* EXERCISE
Nothing but the lines from the line that contains "points = [vert.co" through the line that contains "zip(*points))), Vector(map(max, zip(*points)))" should appear in the output, each reproduced exactly.

(Scripts that build objects)
——

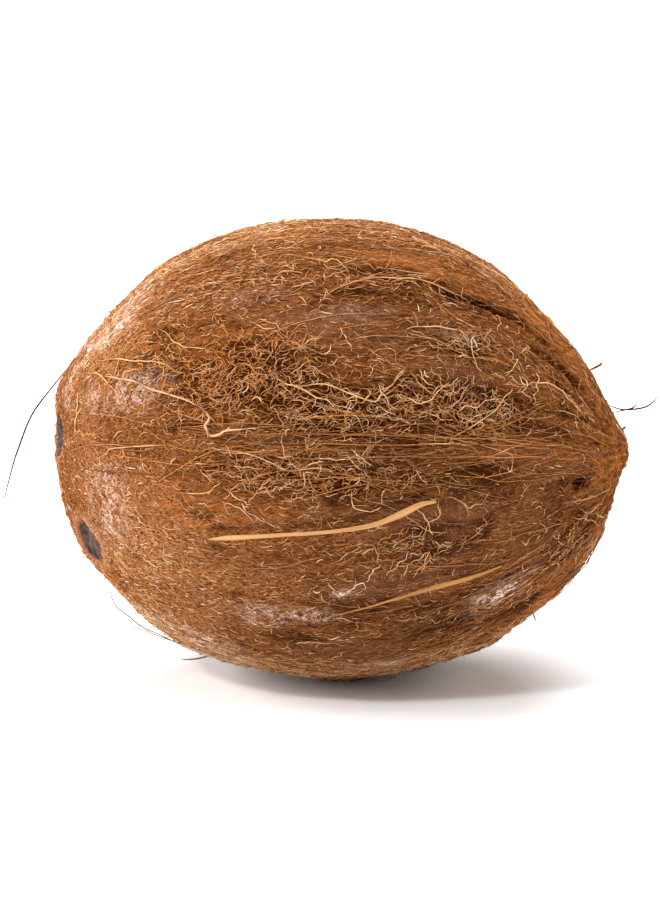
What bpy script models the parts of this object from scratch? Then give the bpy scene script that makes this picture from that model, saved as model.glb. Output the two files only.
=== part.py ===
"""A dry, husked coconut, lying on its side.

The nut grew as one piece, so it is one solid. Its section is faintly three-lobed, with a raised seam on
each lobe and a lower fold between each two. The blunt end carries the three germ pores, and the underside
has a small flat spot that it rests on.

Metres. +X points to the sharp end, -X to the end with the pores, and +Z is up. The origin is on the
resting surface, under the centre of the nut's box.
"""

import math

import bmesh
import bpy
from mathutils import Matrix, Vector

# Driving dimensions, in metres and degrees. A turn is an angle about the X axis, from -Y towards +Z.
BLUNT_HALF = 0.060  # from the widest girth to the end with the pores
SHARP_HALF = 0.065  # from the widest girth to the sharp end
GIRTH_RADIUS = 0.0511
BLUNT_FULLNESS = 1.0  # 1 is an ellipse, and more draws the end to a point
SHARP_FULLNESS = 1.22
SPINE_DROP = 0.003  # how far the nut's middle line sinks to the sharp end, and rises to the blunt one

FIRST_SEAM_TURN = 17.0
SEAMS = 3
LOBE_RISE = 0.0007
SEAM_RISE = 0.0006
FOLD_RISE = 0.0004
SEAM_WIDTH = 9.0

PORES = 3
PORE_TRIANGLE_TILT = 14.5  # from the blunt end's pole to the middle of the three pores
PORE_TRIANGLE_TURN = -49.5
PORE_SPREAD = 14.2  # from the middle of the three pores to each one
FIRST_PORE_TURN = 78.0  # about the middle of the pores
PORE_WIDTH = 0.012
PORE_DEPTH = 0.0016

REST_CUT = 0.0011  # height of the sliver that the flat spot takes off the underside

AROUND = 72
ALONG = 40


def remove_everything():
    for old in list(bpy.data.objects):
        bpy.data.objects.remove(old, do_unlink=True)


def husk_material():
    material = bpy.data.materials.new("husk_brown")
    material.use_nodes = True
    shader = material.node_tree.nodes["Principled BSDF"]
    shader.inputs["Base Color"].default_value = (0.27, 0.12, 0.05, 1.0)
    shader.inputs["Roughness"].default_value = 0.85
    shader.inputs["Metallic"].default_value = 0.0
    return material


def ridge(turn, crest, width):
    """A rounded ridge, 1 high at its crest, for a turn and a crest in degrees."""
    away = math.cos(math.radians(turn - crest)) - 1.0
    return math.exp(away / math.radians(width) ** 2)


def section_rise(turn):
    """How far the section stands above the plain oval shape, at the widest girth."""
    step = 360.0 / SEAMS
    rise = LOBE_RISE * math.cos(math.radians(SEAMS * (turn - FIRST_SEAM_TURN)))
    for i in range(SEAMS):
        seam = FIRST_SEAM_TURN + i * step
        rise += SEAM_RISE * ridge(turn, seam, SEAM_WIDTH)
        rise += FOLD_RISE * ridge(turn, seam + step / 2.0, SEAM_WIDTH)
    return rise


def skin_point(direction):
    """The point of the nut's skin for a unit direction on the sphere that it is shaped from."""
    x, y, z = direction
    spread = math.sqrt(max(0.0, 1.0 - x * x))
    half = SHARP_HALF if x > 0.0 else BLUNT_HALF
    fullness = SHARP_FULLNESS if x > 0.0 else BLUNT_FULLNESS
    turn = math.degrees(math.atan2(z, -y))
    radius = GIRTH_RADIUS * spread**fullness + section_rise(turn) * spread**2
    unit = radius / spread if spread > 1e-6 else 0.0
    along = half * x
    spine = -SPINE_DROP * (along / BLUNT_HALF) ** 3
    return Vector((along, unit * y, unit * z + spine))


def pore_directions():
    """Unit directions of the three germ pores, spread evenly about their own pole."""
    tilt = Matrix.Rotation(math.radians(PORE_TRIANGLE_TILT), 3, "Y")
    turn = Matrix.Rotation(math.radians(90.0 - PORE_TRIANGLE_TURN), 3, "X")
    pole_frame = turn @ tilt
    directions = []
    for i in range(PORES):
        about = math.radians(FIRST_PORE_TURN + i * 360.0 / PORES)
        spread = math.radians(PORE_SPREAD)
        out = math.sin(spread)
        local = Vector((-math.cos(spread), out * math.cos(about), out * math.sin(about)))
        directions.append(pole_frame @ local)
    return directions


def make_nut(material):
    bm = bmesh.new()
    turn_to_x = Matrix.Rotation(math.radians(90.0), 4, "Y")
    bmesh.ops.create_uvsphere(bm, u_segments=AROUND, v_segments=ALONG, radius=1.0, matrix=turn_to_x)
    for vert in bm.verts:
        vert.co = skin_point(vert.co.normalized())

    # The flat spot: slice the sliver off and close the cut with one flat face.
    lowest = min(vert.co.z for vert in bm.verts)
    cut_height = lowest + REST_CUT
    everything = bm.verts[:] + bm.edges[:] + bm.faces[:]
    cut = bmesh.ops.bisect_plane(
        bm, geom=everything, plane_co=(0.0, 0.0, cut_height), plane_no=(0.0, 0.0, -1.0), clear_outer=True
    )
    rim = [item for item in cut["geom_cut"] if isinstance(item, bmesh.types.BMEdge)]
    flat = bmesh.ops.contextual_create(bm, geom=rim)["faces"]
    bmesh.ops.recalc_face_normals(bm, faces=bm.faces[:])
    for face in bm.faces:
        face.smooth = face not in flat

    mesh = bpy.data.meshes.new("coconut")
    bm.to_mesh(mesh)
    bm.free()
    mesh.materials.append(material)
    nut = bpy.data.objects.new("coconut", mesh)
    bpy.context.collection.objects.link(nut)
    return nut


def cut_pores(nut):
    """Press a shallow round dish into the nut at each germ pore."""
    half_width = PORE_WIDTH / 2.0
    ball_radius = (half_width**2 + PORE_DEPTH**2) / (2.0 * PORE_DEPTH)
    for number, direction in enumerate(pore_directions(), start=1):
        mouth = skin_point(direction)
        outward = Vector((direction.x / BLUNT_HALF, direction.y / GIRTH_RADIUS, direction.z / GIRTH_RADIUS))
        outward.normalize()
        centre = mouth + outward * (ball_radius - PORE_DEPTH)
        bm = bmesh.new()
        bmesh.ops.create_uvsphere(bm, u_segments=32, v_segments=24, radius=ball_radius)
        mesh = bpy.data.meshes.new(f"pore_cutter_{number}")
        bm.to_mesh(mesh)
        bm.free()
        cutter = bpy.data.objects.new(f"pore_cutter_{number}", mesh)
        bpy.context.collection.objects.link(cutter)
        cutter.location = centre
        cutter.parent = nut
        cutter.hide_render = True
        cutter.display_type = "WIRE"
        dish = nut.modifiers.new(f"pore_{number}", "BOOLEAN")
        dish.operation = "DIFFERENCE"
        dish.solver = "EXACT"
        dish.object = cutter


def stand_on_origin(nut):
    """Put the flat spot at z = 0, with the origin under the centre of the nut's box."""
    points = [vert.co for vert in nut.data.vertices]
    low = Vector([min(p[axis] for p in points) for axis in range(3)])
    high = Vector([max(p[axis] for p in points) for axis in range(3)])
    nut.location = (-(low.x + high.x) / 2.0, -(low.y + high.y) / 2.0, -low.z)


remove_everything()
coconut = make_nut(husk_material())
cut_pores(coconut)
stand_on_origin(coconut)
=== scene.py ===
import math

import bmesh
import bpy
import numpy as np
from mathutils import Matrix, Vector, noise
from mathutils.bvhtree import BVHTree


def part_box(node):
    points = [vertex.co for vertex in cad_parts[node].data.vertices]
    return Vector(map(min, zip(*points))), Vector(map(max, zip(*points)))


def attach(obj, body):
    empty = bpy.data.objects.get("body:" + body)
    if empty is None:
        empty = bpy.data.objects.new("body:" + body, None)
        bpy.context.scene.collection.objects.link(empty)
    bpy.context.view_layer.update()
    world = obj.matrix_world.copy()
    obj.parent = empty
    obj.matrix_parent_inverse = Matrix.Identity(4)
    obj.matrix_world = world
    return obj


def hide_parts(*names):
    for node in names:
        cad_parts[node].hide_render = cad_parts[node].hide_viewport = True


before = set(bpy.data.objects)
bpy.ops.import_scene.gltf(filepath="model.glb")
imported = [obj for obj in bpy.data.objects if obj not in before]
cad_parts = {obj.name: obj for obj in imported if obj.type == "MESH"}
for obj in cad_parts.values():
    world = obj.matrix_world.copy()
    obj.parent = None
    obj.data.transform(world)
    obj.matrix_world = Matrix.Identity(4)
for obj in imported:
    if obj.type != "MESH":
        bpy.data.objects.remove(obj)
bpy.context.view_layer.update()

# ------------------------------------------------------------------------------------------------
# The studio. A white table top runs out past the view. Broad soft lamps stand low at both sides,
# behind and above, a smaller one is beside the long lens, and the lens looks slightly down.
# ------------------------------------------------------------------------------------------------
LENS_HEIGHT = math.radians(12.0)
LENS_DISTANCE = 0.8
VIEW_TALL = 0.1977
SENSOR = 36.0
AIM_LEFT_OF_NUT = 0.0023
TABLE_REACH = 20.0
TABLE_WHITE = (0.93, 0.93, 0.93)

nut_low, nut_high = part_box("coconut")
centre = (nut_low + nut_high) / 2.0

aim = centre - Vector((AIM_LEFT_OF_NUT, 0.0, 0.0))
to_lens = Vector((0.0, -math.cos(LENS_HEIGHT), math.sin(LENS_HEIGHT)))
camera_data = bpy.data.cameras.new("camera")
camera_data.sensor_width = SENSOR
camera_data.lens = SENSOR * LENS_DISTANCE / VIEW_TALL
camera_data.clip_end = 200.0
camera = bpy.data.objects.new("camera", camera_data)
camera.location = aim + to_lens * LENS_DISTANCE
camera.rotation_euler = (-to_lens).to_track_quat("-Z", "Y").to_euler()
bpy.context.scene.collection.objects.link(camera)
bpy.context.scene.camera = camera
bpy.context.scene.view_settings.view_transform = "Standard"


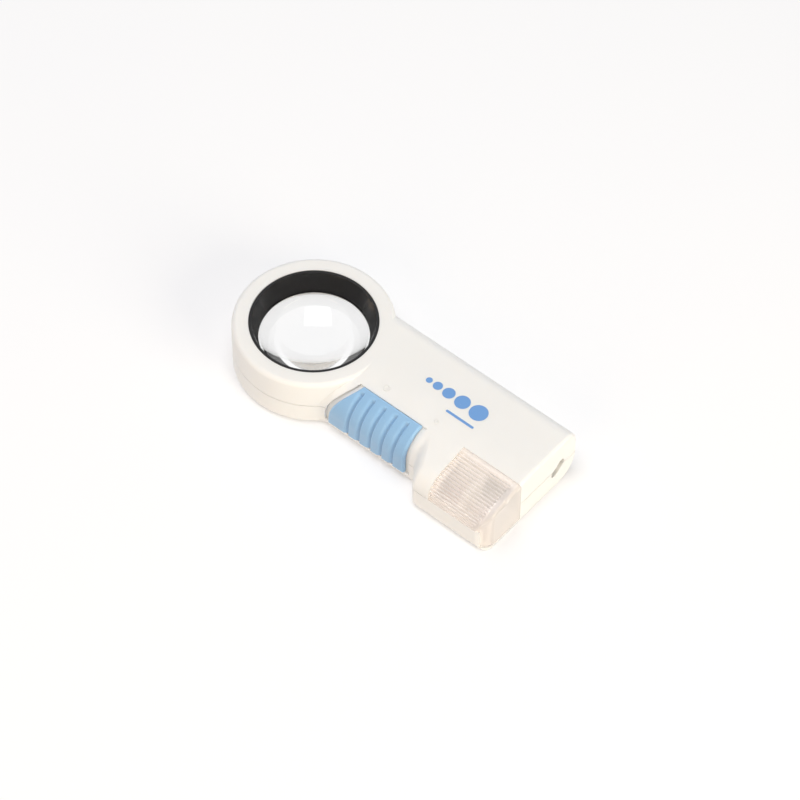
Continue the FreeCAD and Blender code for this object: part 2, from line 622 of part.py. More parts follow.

——

* CORRECT OUTPUT
    points = [vert.co for vert in nut.data.vertices]
    low = Vector([min(p[axis] for p in points) for axis in range(3)])
    high = Vector([max(p[axis] for p in points) for axis in range(3)])
    nut.location = (-(low.x + high.x) / 2.0, -(low.y + high.y) / 2.0, -low.z)


remove_everything()
coconut = make_nut(husk_material())
cut_pores(coconut)
stand_on_origin(coconut)
=== scene.py ===
import math

import bmesh
import bpy
import numpy as np
from mathutils import Matrix, Vector, noise
from mathutils.bvhtree import BVHTree


def part_box(node):
    points = [vertex.co for vertex in cad_parts[node].data.vertices]
    return Vector(map(min, zip(*points))), Vector(map(max, zip(*points)))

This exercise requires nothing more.